New remand home for youth in Tauranga

Minister for Children Tracey Martin and Tommy Kapai Wilson. Image: Daniel Hines/SunLive.

A community remand home that will give youth the opportunity reconnect with family has opened in Tauranga.

The home will start taking young men from next week and it can take three 13 to 17-year-olds at a time.

The Whare Tuhua remand home is different from others in the country because it is a partnership with Oranga Tamariki and the Te Tuinga Whanau support service trust, other homes are owned by the ministry.

Minister for Children Tracey Martin says the trust have entered into a partnership with them to support young people and their parents.
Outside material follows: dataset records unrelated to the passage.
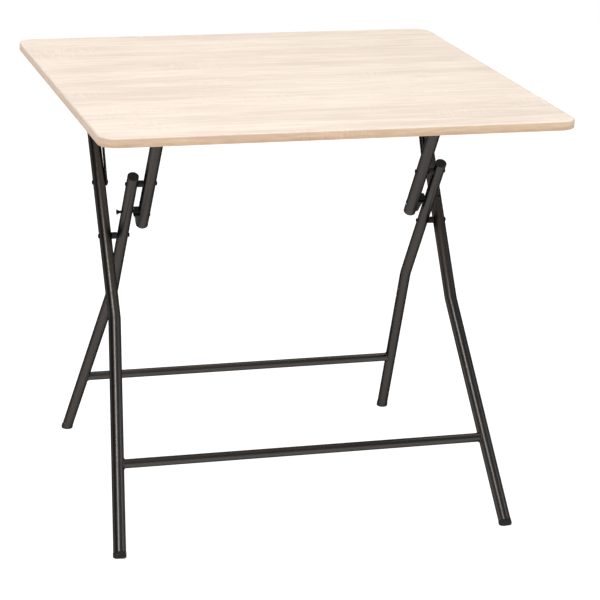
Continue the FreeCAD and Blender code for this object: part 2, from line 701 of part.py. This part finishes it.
RUNNING = "dims.bolt_radius + dims.running_gap"
SNUG = "dims.bolt_radius"
build_board()
build_edge_band()
build_bracket_screws()
for leg in LEG_FRAME:
    build_crossbar(leg)
for side, sign in SIDES.items():
    build_link_bracket(side)
    build_leg_bracket(side)
    build_link_hinge_pin(side)
    build_ear_rivet(side)

    # outer leg frame
    outer_x = dim("outer_spacing")
    outer_radius = dim("outer_radius")
    inner_radius = dim("inner_radius")
    link_radius = dim("link_radius")
    build_leg("outer", side, {
        "strap": ("dims.strap_bolt_height", SNUG),
        "scissor": ("dims.scissor_height", SNUG),
    })
    build_cap(f"outer_cap_{side}", "outer",
              on_leg("outer", sign * outer_x, along(dim("outer_top_height"))))
    build_foot("outer", side)
    build_strap(side)
    strap_face = outer_x - STRAP_FACE
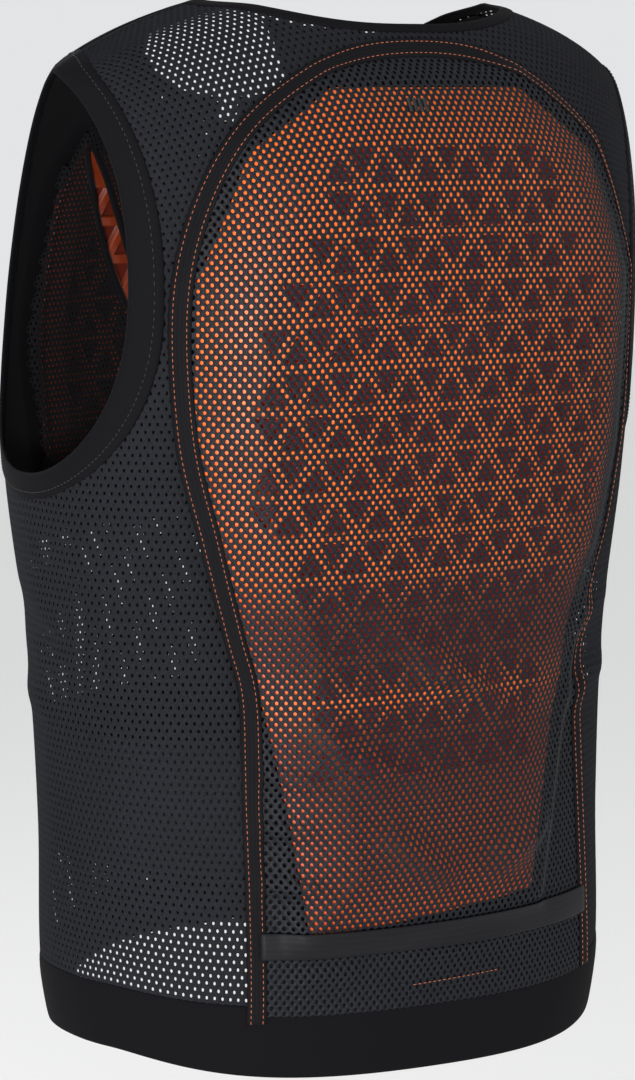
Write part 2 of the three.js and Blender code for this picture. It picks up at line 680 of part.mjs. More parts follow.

'This is about opening community remand homes so that we can try and change the direction of those young people.

'The whole goal is to try and keep young people out from behind the wire.”

She says a lot of those who end up in the youth justice systems have experienced trauma or a difficult upbringing.

'Most of these young people are just sad and most of it's just incredibly tragic that they found themselves on this pathway and given half a chance they'd get off but they don't have the tools.

'The sad thing and the positive thing is that often for these young people this is the best environment they've ever lived in. It's a sad thing but a good thing because they can see what's possible.

'Also while they're here there's education that is part of this but not your standard education, it's based around them.”

The goal of people's stay in Whare Tuhua is to reconnect them with their whanau and their own mana.

George Kahika is the caregiver at the home and he says the plan is to give them simple skills that will empower them.

We want them to know their pepeha and to be able to explain where they come from, George says.

'Being able to stand up and be proud of who they are and where they come from and then hopefully we'll peak that interest that they'll want to dig into it a little bit further.”

He says the day will start with a karakia and class will start at 9am where they will learn about their whakapapa and pepeha.

The Whare Tuhua classroom. Image: Daniel Hines/SunLive.

The day will also involve a visit to the local gym and the afternoon will involve learning from different kaiako who have been chosen for the different skills they have, including fishing, hunting and art.

He says the residents will also be involved in preparing meals and the day will end with a karakia.

'It's teaching them to be a little bit responsible for themselves - self dependant.

'If we can influence them to change how they think particularly around the having fun bit, you don't have to be naughty to have a lot of fun. If we can do that, we're winning.”

He says ultimately they want to help change their path and keep them out of prison.

Youth Justice regional manager Shaun Brown says people will stay for as little at 2 days or two to three weeks.

'We would hope that somebody has quite a short stay because that's what remand is. It is a taking away of a liberty because they're not free to leave and do as they please.

'It's about trying to get them back with their whanau or back in the community as quickly as we possibly can.

'That's why we want these homes in the community so that they're staying in the community rather than end up in a youth prison residence with 30 or 40 other kids that have got challenging stuff going on.

'To keep them close, surround them with good people, hopefully connect them straight back into the communities they come from.”

Te Tuinga Whanau Support Service Trust chief imagination officer Tommy Kapai Wilson says they also hope to get some of the young people a job when they leave the Whare Tuhua.

He says the home is the incubator for change and he wants the residents' friends to learn from their good experiences.

The trust has 30 properties around Tauranga that provides homes for at risk people so running Whare Tuhua is natural progression, Tommy says.

'We felt it was no different providing housing and the wraparound services to at-risk youth, it's the same set of circumstances and the same Solutions.”

Tommy says the neighbours of the home have been really supportive.

Tracey says, 'It's wonderful that the neighbours here have been so positive, it's going to make a huge difference.”

She says many of the young people that end up in remand homes have felt unwanted at some point and having an unsupportive community would compound that.

'Their circumstances are such that they have already been made to feel like nobody wants them in our society here. So the fact that, that's not going to be the circumstances here, these neighbours have said we're happy that you're here and they came to the opening, it's really great.”

Whare Tuhua is one of 16 community remand homes that are being developed around New Zealand over the next four years.